What does it mean to “turn the other cheek?”  First, we should look at this on a literal level.  Jesus did mean what He said.  He is the perfect example of this.  Not only was He slapped on the cheek, He was also brutally beaten and hung on a cross.  And His response was, “Father, forgive them, they know not what they do.”  Therefore, Jesus does not call us to do anything that He Himself was not willing to do.

Turning the other cheek does not mean that we need to cover up another’s abusive actions or words.  We ought not pretend that they have done nothing wrong.  Jesus Himself, in forgiving and in asking the Father to forgive, acknowledged the grave injustice He received at the hands of sinners.  But the key is that He did not allow Himself to be drawn into their malice.

Often times, when we feel like another flings mud at us, so to speak, we are tempted to fling it right back.  We are tempted to fight and push the bully back.  But the key to overcoming the malice and cruelty of another is to refuse to be drawn down into the mud.  Turning the other cheek is a way of saying that we refuse to degrade ourselves to foolish bickering or arguing.  We refuse to engage irrationality when we encounter it.  Instead, we choose to allow another to reveal their malice to themselves and to others by peacefully accepting it and forgiving. 

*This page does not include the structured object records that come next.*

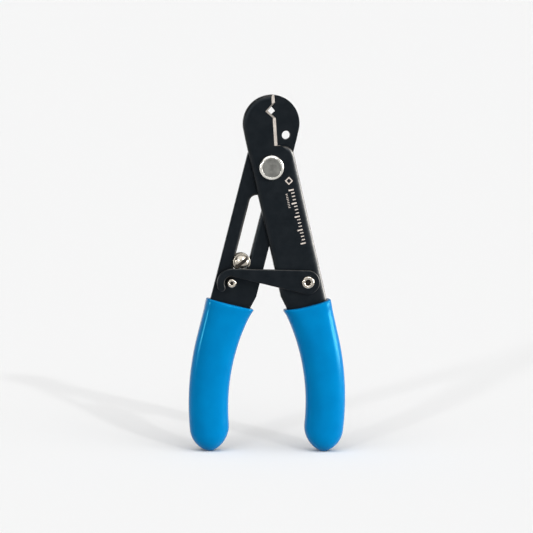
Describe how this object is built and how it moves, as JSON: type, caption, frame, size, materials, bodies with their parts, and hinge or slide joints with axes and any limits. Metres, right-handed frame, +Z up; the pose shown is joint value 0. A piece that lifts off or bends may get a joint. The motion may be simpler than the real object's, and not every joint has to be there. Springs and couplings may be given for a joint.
{
  "type": "wire stripper",
  "caption": "Adjustable plier-type wire stripper and cutter: black steel halves on a rivet, hooked latch, stop screw in a slot, return spring and blue vinyl grips",
  "frame": {"origin": "On the surface it stands on, midway between the grip tips, in the plane where the two steel halves meet", "axes": "+Z up from the grips to the jaws, the tool's longest extent; +Y out of the back, the shortest extent, so the rivet head, latch and screw head face -Y; +X to the right seen from the front"},
  "size_m": [0.0576, 0.0126, 0.1304],
  "materials": {
    "black_steel": "satin",
    "nickel": "polished",
    "spring_steel": "satin",
    "blue_vinyl": "glossy"
  },
  "bodies": {
    "rear_half": {"rear_plate": "black_steel", "left_grip": "blue_vinyl", "catch_pin": "nickel"},
    "pivot": {"pivot_rivet": "nickel", "pivot_washer": "nickel", "opening_spring": "spring_steel"},
    "front_half": {"front_plate": "black_steel", "right_grip": "blue_vinyl", "latch_rivet": "nickel"},
    "latch": {"latch": "black_steel"},
    "stop": {"stop_bush": "nickel", "stop_washer": "nickel", "stop_nut": "nickel"},
    "stop_screw": {"stop_screw": "nickel"}
  },
  "joints": [
    {"name": "handles_open", "type": "hinge", "parent": "rear_half", "child": "pivot", "pos_m": [0, 0, 0.1041], "axis": [0, -1, 0], "range_deg": [0, 18], "deforming": ["opening_spring"]},
    {"name": "handles_squeeze", "type": "hinge", "parent": "pivot", "child": "front_half", "pos_m": [0, 0, 0.1041], "axis": [0, -1, 0], "range_deg": [-7, 0], "stiffness_Nm_per_rad": 0.6, "springref_deg": 6.88, "deforming": ["opening_spring"]},
    {"name": "latch_swing", "type": "hinge", "parent": "front_half", "child": "latch", "pos_m": [0.0139, 0, 0.06235], "axis": [0, 1, 0], "range_deg": [0, 90]},
    {"name": "stop_slide", "type": "slide", "parent": "rear_half", "child": "stop", "axis": [0.236, 0, 0.9718], "range_m": [0, 0.0104]},
    {"name": "stop_screw_turn", "type": "hinge", "parent": "stop", "child": "stop_screw", "pos_m": [-0.01007, 0, 0.0694], "axis": [0, -1, 0], "range_deg": [0, 180]}
  ],
  "couplings": [
    {"joint": "latch_swing", "follows": "handles_open", "ratio": 5}
  ]
}
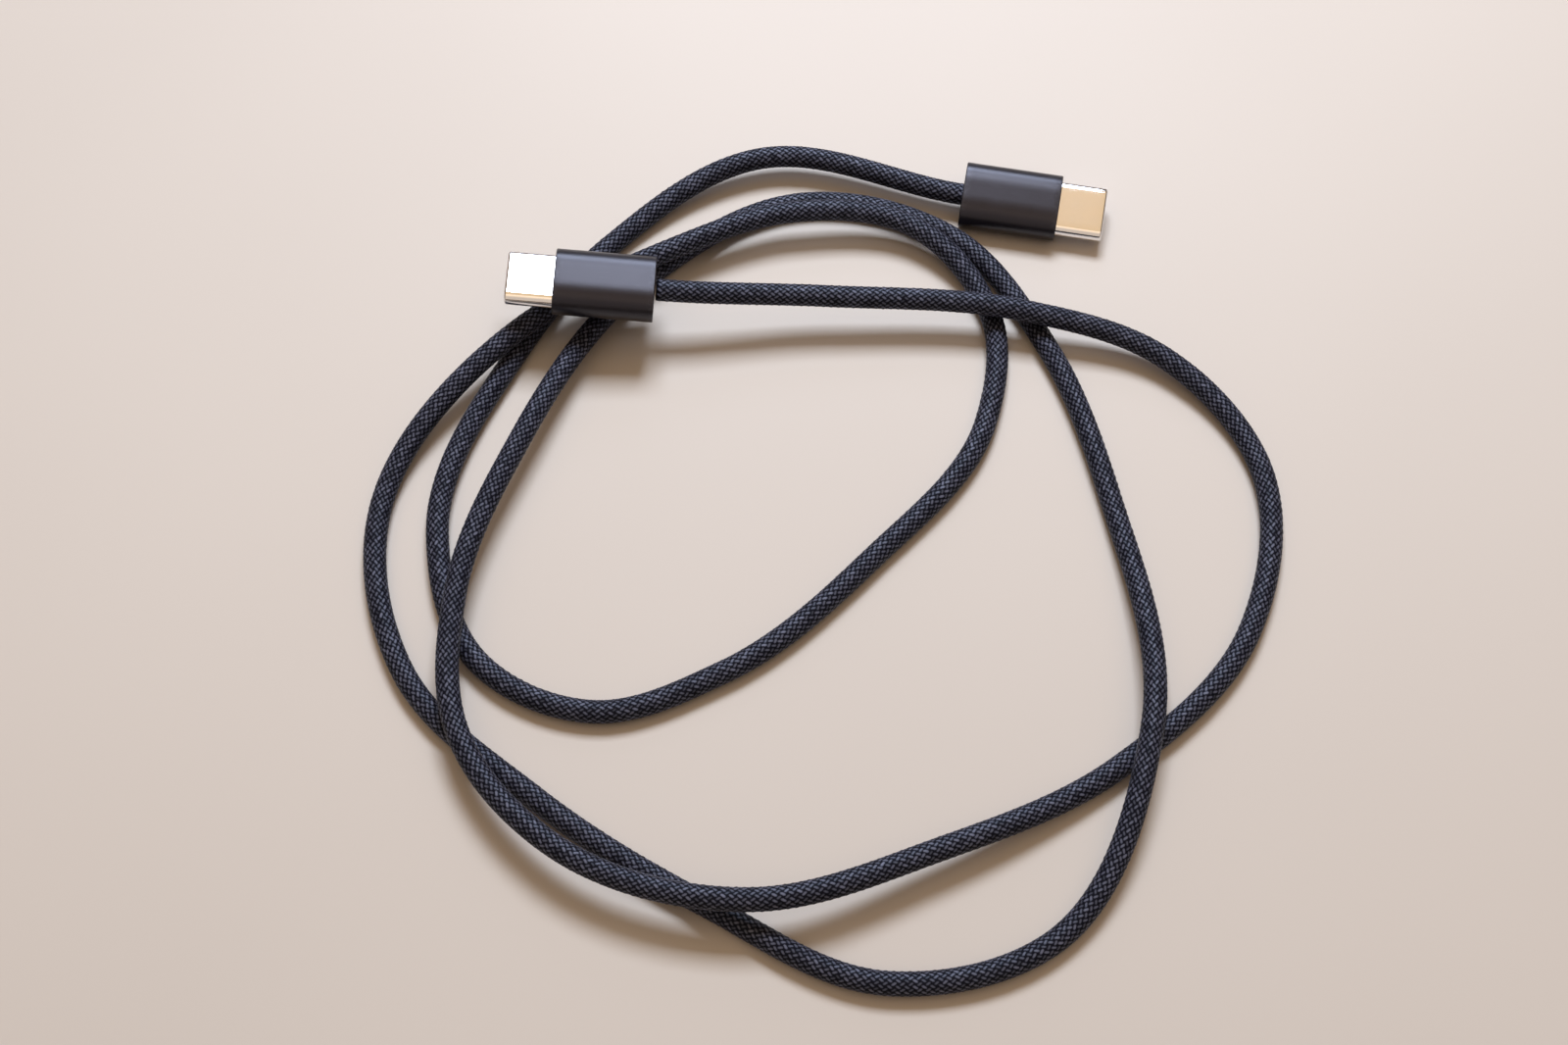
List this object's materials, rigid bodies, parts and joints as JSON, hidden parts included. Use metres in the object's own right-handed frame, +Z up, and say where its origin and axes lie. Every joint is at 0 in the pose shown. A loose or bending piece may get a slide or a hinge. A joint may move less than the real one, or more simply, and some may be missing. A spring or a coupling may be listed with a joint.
{
  "type": "charging cable",
  "caption": "Woven charging cable lying in loose loops, with a slim oval plastic boot and a flat metal plug at each end.",
  "frame": {"origin": "on the table, at the bottom centre of the box round the two plugs", "axes": "+X along the longest side of the box round the two plugs, from plug A to plug B; +Z up, the thinnest way through it; the cord's loops lie towards -Y"},
  "size_m": [0.1242, 0.124, 0.0126],
  "materials": {
    "woven_sleeve": "woven polyester sleeve, charcoal, slight sheen",
    "boot_plastic": "fine satin moulded plastic",
    "plug_steel": "bright nickel-plated steel",
    "black_insulator": "moulded insulator",
    "gold_contacts": "gold plated",
    "spring_steel": "spring steel",
    "shield_steel": "tinned sheet",
    "circuit_board": "solder mask",
    "solder": "solder",
    "crimp_brass": "crimped ring",
    "inner_mould": "soft inner mould",
    "inner_jacket": "soft jacket",
    "wire_red": "wire insulation",
    "wire_black": "wire insulation",
    "wire_green": "wire insulation; one of the pair is white",
    "wire_blue": "wire insulation"
  },
  "bodies": {
    "root": {"cord": "woven_sleeve", "boot_a": "boot_plastic", "shell_a": "plug_steel", "front_housing_a": "black_insulator", "contact_holder_a": "black_insulator", "contacts_top_a": "gold_contacts", "contacts_bottom_a": "gold_contacts", "latch_spring_a": "spring_steel", "ground_spring_top_a": "spring_steel", "ground_spring_bottom_a": "spring_steel", "board_a": "circuit_board", "resistor_a": "black_insulator", "solder_joints_a": "solder", "can_top_a": "shield_steel", "can_bottom_a": "shield_steel", "crimp_ring_a": "crimp_brass", "inner_mould_a": "inner_mould", "sleeve_end_a": "woven_sleeve", "jacket_end_a": "inner_jacket", "power_wire_a": "wire_red", "ground_wire_a": "wire_black", "data_wires_a": "wire_green", "control_wire_a": "wire_blue", "boot_b": "boot_plastic", "shell_b": "plug_steel", "front_housing_b": "black_insulator", "contact_holder_b": "black_insulator", "contacts_top_b": "gold_contacts", "contacts_bottom_b": "gold_contacts", "latch_spring_b": "spring_steel", "ground_spring_top_b": "spring_steel", "ground_spring_bottom_b": "spring_steel", "board_b": "circuit_board", "resistor_b": "black_insulator", "solder_joints_b": "solder", "can_top_b": "shield_steel", "can_bottom_b": "shield_steel", "crimp_ring_b": "crimp_brass", "inner_mould_b": "inner_mould", "sleeve_end_b": "woven_sleeve", "jacket_end_b": "inner_jacket", "power_wire_b": "wire_red", "ground_wire_b": "wire_black", "data_wires_b": "wire_green", "control_wire_b": "wire_blue"}
  },
  "joints": []
}
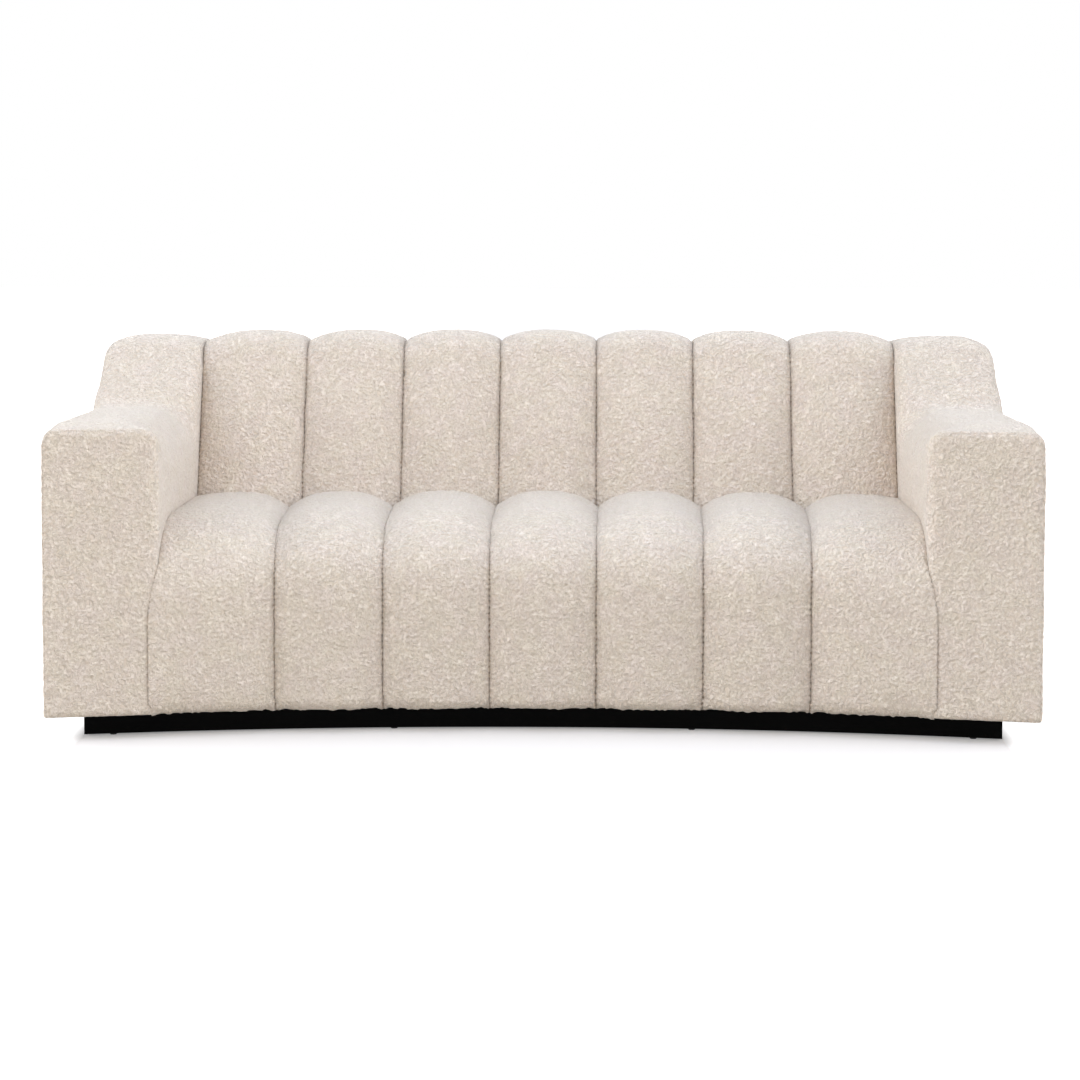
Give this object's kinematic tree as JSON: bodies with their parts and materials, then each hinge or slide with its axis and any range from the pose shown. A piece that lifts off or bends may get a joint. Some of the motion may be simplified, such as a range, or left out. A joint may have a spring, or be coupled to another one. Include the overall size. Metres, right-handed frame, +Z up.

This is not to say that Jesus wants us to perpetually live in abusive relationships that are more than we can handle.  But it does mean that we will all encounter injustice from time to time and we need to handle it with mercy and immediate forgiveness, and not become drawn into returning malice for malice. 

Reflect, today, on any relationships that are difficult for you.  Especially reflect upon how ready you are to forgive and to turn the other cheek.  Doing this may just bring you the peace and freedom you seek in that relationship.

Lord, help me to imitate Your great mercy and forgiveness.  Help me to forgive those who have hurt me and help me to rise above any injustice I encounter.  Jesus, I trust in You.